(Adnkronos) – “Non sono favorevole o contrario alla flat tax in senso lato, anche perché, al di là dell’imposta sostitutiva, questo il nome nel nostro ordinamento della cosiddetta flat tax, applicata ai regimi forfettari e di vantaggio, ne esistono già varie tipologie nel nostro Paese, dall’imposta delle società di capitali alla cedolare secca sui redditi da locazione, solo per fare due esempi. Pertanto, chi contesta questa tipologia d’imposta per le persone fisiche, per il fatto di non rispettare la progressività, dovrebbe contestarla anche per tutte le altre applicazioni, ciò non sempre è avvenuto e può far sorgere qualche dubbio circa posizioni più da fisco-politico che da politica fiscale”. Lo dice all’Adnkronos/Labitalia Riccardo Alemanno, presidente dell’Istituto nazionale tributaristi.
“Oggi però – avverte – chi parla di flat tax si riferisce soprattutto a quella applicata alle partite iva individuali con ricavi fino a 65.000 euro. In questo caso, la convenienza è direttamente proporzionale al vantaggio derivante dall’applicazione di un’imposta ad aliquota fissa, perché, per come è normata attualmente, si basa su un imponibile determinato, nel caso del regime forfettario, detraendo dai ricavi una percentuale prestabilita e non i reali costi sostenuti”.

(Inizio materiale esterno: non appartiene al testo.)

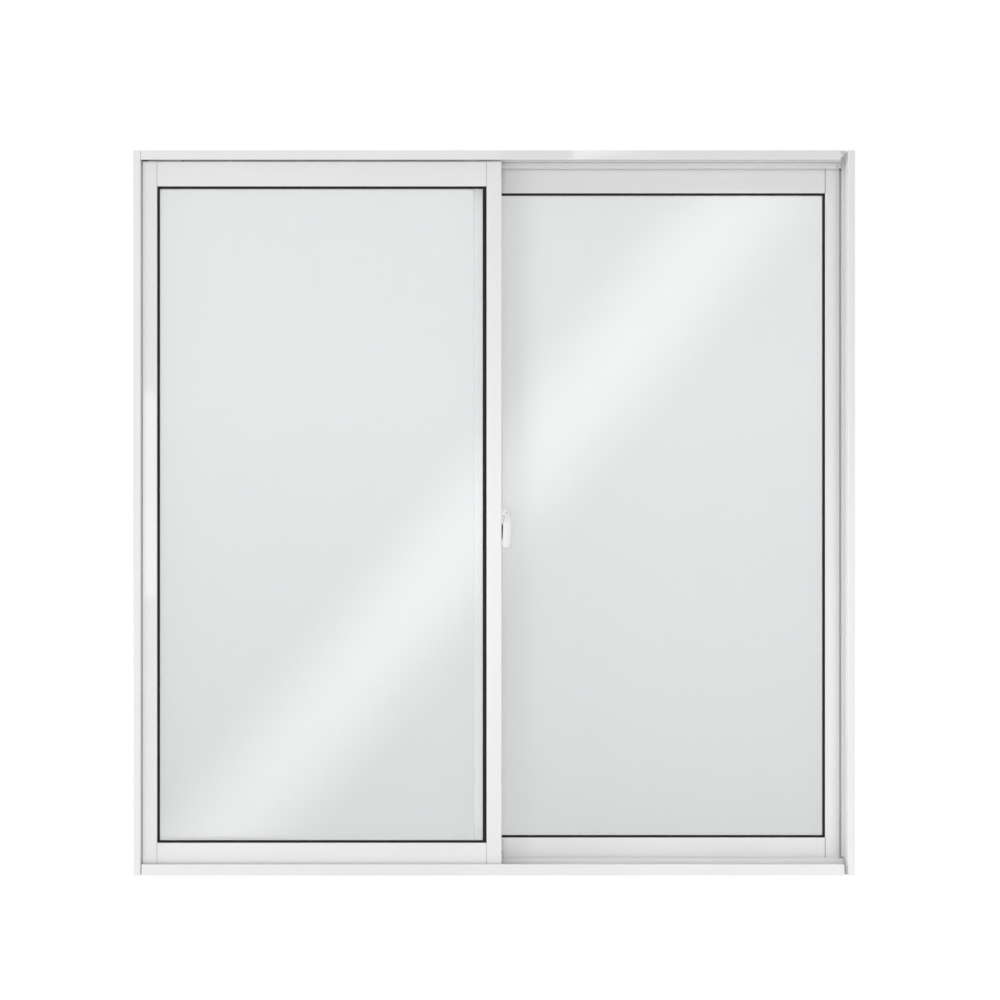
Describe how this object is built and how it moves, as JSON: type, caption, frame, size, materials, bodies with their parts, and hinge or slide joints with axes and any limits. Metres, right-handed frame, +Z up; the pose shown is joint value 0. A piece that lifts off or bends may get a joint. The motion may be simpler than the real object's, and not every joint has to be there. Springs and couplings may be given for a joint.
{
  "type": "two-leaf sliding window",
  "caption": "White powder-coated aluminium sliding window: outer frame with tracks and two glazed sashes with a latch on the meeting stile.",
  "frame": {"origin": "middle of the underside of the sill, halfway through the frame's depth", "axes": "+X to the right as seen from the room, +Y outwards through the wall, +Z up"},
  "size_m": [1.2, 0.075, 1.206],
  "materials": {
    "white_aluminium": "gloss",
    "glass": "gloss",
    "gasket_rubber": "matte",
    "brush_pile": "matte",
    "roller_nylon": "satin",
    "carriage_plastic": "satin",
    "axle_steel": "satin",
    "guide_plastic": "satin",
    "latch_steel": "satin",
    "latch_enamel": "gloss"
  },
  "bodies": {
    "root": {"front_sash_bottom_rail": "white_aluminium", "front_sash_glass": "glass", "front_sash_glazing_gasket": "gasket_rubber", "front_sash_left_top_guide": "guide_plastic", "front_sash_meeting_brush": "brush_pile", "front_sash_meeting_stile": "white_aluminium", "front_sash_outer_stile": "white_aluminium", "front_sash_right_top_guide": "guide_plastic", "front_sash_roller_axles": "axle_steel", "front_sash_roller_carriages": "carriage_plastic", "front_sash_roller_wheels": "roller_nylon", "front_sash_side_brush": "brush_pile", "front_sash_top_rail": "white_aluminium", "head_track": "white_aluminium", "latch_base": "latch_enamel", "latch_hook": "latch_steel", "latch_keeper": "latch_steel", "latch_lever": "latch_enamel", "latch_pivot_pin": "latch_steel", "left_jamb": "white_aluminium", "rear_sash_bottom_rail": "white_aluminium", "rear_sash_glass": "glass", "rear_sash_glazing_gasket": "gasket_rubber", "rear_sash_left_top_guide": "guide_plastic", "rear_sash_meeting_brush": "brush_pile", "rear_sash_meeting_stile": "white_aluminium", "rear_sash_outer_stile": "white_aluminium", "rear_sash_right_top_guide": "guide_plastic", "rear_sash_roller_axles": "axle_steel", "rear_sash_roller_carriages": "carriage_plastic", "rear_sash_roller_wheels": "roller_nylon", "rear_sash_side_brush": "brush_pile", "rear_sash_top_rail": "white_aluminium", "right_jamb": "white_aluminium", "sill_track": "white_aluminium"}
  },
  "joints": []
}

“Ciò – spiega – determina già una disparità tra le attività di servizi, normalmente con minori spese di gestione, e le attività commerciali, che inevitabilmente sostengono maggiori costi. Inoltre, l’imposta sostitutiva non permette in sede di dichiarazione dei redditi l’applicazione degli oneri detraibili e neppure le detrazioni per lavoro autonomo come accade per i regimi ordinari”.
“Una convenienza soggettiva – sottolinea il presidente Alemanno – che va ben valutata prima di applicare questo tipo di regime fiscale-contabile, anche se fortemente sburocratizzato. Inoltre, l’introduzione di un’imposta sostitutiva con specifiche regole di applicazione in un fisco così complesso può far sorgere qualche perplessità. Personalmente, manterrei un regime agevolato per i primi 7 anni di attività di lavoro autonomo, magari evitando di mettere paletti come quello del tetto dell’importo di redditi da pensione, attualmente a 30 mila euro lordi”.
“Oggi però – suggerisce – serve una riforma strutturale del fisco, ciò permetterebbe di avere poi anche regimi agevolati in taluni settori senza che qualcuno possa paventare una forma di ingiustizia. Infatti, la sburocratizzazione dei regimi agevolati che applicano la flat tax potrebbe essere estesa, per talune tipologie di adempimenti obbligatori, anche ai regimi ordinari se si ottimizzasse l’utilizzo dei milioni di tati digitali in possesso della Pa”.
“Quindi – sintetizza – un’analisi generica non può determinare la convenienza della flat tax. Una cosa però è certa: la pressione fiscale e contributiva nonché la burocrazia che scontano i regimi, diciamo, ordinari ha raggiunto un limite non più sopportabile, per cui a una revisione della flat tax dovrebbe attuarsi, quantomeno, una ulteriore revisione dell’lrpef. In ultimo, relativamente ad annunci di ampliamento della flat tax per le partite iva e di possibile applicazione anche ai redditi da lavoro dipendente, bisognerebbe conoscerne dettagliatamente le modalità di applicazione, perché non si possono fare valutazioni solo da semplici annunci”.